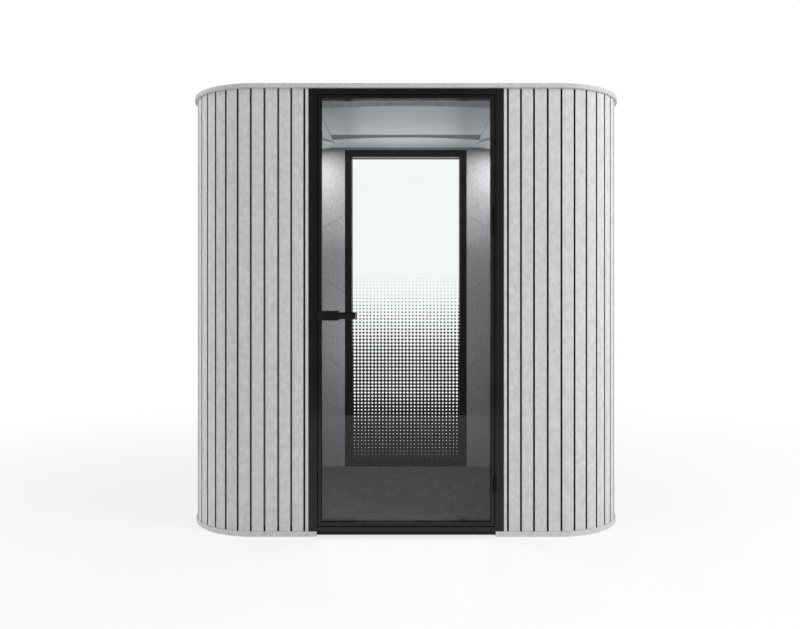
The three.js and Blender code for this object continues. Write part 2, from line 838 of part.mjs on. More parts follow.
const frontPanelFront = -insideY + frontPanelSetback;
const frontPanelCorner = frontPanelFront + frontPanelBow;
const panelZ = [panelUnderside, panelTop];
const hangerZ = [panelUnderside, boardUnderside - seatGap];
const frontPanel = [
  ...bow(frontPanelHalfWidth, frontPanelFront, frontPanelCorner),
  [frontPanelHalfWidth, frontPanelRear],
  [-frontPanelHalfWidth, frontPanelRear],
];
const frontHangers = [frontPanelCorner + hangerInset, frontPanelRear - hangerInset].flatMap((y) =>
  [-1, 1].map((side) => [side * (frontPanelHalfWidth - hangerInset), y]),
);
add("ceiling_panel_front", join(prismZ(frontPanel, panelZ), ...hangers(frontHangers, hangerZ)), satinPanel);

// Rear ceiling panel: a tray that fills the rear and runs forward on both sides of the front panel
const downlightPlaces = [
  ["left", -downlightX],
  ["right", downlightX],
];
const downlightY = insideY - downlightWallGap;

function rearPanel() {
  const innerHalf = frontPanelHalfWidth + panelSeam;
  const slotRear = frontPanelRear + slotWidth;
  const middleCut = [
    ...bow(innerHalf, slotRear, slotRear + slotBow),
    [innerHalf, -slatFaceY],
    [-innerHalf, -slatFaceY],
  ];
  const frontCut = block([-slatFaceX, slatFaceX], [-slatFaceY, frontPanelCorner], grown(panelZ, cutOverrun));
  const lampHoles = downlightPlaces.map(([, x]) =>
    rodZ(downlightHousingRadius + seatGap, x, downlightY, grown(panelZ, cutOverrun), discSides),
  );
  const sheet = prismZ(wallRing(wallThickness + panelShadowGap), panelZ);
  const tray = cut(sheet, prismZ(middleCut, grown(panelZ, cutOverrun)), frontCut, ...lampHoles);
  const places = [-1, 1].flatMap((side) => [
    [side * farX, 0],
    [side * (innerHalf + hangerInset), frontPanelCorner + hangerInset],
    [side * innerHalf, insideY - hangerInset],
  ]);
  return join(tray, ...hangers(places, hangerZ));
}

add("ceiling_panel_rear", rearPanel(), satinPanel);

// Downlights: a disc under the rear panel, on a housing that goes up through it
for (const [place, x] of downlightPlaces) {
  const profile = [
    [0, panelUnderside - downlightProud],
    [downlightRadius, panelUnderside - downlightProud],
    [downlightRadius, panelUnderside - seatGap],
    [downlightHousingRadius, panelUnderside - seatGap],
    [downlightHousingRadius, boardUnderside - seatGap],
    [0, boardUnderside - seatGap],
  ];
  add(`downlight_${place}`, turned(profile, x, downlightY, discSides), lampWhite);
}

// Fan tray: two bored ducts, each with a hub plate on spokes under its rotor
const hubTop = boardUnderside + fanHubPlate;

function fanTray() {
  const body = block([-trayHalfX, trayHalfX], trayY, [boardUnderside, wallTop]);
  const bores = fanPlaces.map(([, x]) => rodZ(fanBore, x, -fanSetback, grown([boardUnderside, wallTop], cutOverrun)));
  const hubs = fanPlaces.flatMap(([, x]) => {
    const spokes = Array.from({ length: fanSpokeCount }, (_, i) => {
      const spoke = block([0, fanBore + cutOverrun], grown([0, 0], fanSpokeWidth / 2), [boardUnderside, hubTop]);
      return spoke.rotateZ((2 * Math.PI * i) / fanSpokeCount).translate(x, -fanSetback, 0);
    });
    return [rodZ(fanHubRadius, x, -fanSetback, [boardUnderside, hubTop]), ...spokes];
  });
  const bearings = fanPlaces.map(([, x]) =>
    rodZ(shaftRadius + seatGap, x, -fanSetback, grown([boardUnderside, hubTop], cutOverrun)),
  );
  return cut(join(cut(body, ...bores), ...hubs), ...bearings);
}

add("fan_tray", fanTray(), blackPlastic);

function fanRotor(x) {
  const bottom = boardUnderside + rotorLift;
  const top = bottom + rotorHeight;
  const hub = rodZ(rotorHubRadius, 0, 0, [bottom, top]);
  const shaft = rodZ(shaftRadius, 0, 0, [boardUnderside, bottom + cutOverrun]);
  const blades = Array.from({ length: bladeCount }, (_, i) => {
    const blade = block(
      [rotorHubRadius - cutOverrun, fanBore - rotorTipGap],
      grown([0, 0], bladeChord / 2),
      grown([0, 0], bladeThickness / 2),
    );
    blade.rotateX((bladePitchDegrees * Math.PI) / 180).translate(0, 0, (bottom + top) / 2);
    return blade.rotateZ((2 * Math.PI * i) / bladeCount);
  });
  return join(hub, shaft, ...blades).translate(x, -fanSetback, 0);
}

for (const [place, x] of fanPlaces) {
  add(`fan_rotor_${place}`, fanRotor(x), blackPlastic);
}

// Power inlet: a flanged socket with three flat pins
function powerInlet() {
  const spanX = (width) => grown([inletX, inletX], width / 2);
  const spanZ = (height) => grown([inletHeight, inletHeight], height / 2);
  const face = slatFaceY + seatGap + inletFlange;
  const floor = face - inletCavityDepth;
  const flange = block(spanX(inletFlangeWidth), [slatFaceY + seatGap, face], spanZ(inletFlangeHeight));
  const bodyY = [slatFaceY - inletBodyDepth, slatFaceY + seatGap + cutOverrun];
  const body = block(spanX(inletBodyWidth), bodyY, spanZ(inletBodyHeight));
  const cavity = block(spanX(inletCavityWidth), [floor, face + cutOverrun], spanZ(inletCavityHeight));
  const pins = [-1, 0, 1].map((step) =>
    block(
      spanX(inletPinThickness),
      [floor - cutOverrun, floor + inletPinLength],
      spanZ(inletPinWidth),
    ).translate(step * inletPinSpacing, 0, 0),
  );
  return join(cut(join(flange, body), cavity), ...pins);
}

add("power_inlet", powerInlet(), blackPlastic);

export default group;
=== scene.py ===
# %% [markdown]
# A pod like this is a small room: bent felt outside, black profiles round the glass, soft felt inside.
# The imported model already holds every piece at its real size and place. So this script only gives the
# pieces their finish, models again, in the same space, those whose edges or curves need more detail, and
# adds trim that is too small for the model, such as screws and glazing beads. The frame is loaded first,
# because the sizes that follow are read from it.

# %% Load the frame
import math
import random

import bmesh
import bpy
from mathutils import Matrix, Vector


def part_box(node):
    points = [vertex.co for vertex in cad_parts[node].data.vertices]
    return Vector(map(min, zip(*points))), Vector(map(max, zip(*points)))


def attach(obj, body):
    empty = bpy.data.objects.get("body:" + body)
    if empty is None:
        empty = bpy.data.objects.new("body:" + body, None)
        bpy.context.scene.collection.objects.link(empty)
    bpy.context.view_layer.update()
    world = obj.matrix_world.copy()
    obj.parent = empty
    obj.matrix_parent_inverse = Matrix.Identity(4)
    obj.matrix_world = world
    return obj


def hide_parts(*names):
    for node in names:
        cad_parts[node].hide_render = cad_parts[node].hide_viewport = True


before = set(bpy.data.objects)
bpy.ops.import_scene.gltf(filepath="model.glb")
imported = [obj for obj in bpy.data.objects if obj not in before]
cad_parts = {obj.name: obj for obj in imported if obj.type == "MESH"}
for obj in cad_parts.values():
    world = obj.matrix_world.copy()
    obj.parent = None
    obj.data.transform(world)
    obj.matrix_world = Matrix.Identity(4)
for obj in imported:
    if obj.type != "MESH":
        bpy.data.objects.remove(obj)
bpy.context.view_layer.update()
mm = 0.001

# %% [markdown]
# The camera stands level in front of the door, at chest height and a few millimetres left of the middle.
# Its place, lens and shift were worked out from the photo: a level camera keeps upright edges upright, and
# the shift moves the horizon in the picture without tilting the camera, as an architectural photographer
# would.

# %% Camera
photo_width = 800
photo_height = 629
focal_pixels = 750
centre_column = 404.9
horizon_row = 298.2
sensor_width = 36
eye_aside = -0.006
eye_distance = 4.416
eye_height = 1.184

eye = (eye_aside, -eye_distance, eye_height)
bpy.ops.object.camera_add(location=eye, rotation=(math.radians(90), 0, 0))
camera = bpy.context.active_object
camera.data.sensor_width = sensor_width
camera.data.lens = sensor_width * focal_pixels / photo_width
camera.data.shift_x = (photo_width / 2 - centre_column) / photo_width
camera.data.shift_y = (horizon_row - photo_height / 2) / photo_width
bpy.context.scene.camera = camera
bpy.context.scene.view_settings.view_transform = "Standard"
print("Lens", round(camera.data.lens, 2), "mm, raised by", round(camera.data.shift_y, 4), "picture widths")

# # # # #

Pick out each line containing "names" and report it.

TASK RESULT:
def hide_parts(*names):
    for node in names:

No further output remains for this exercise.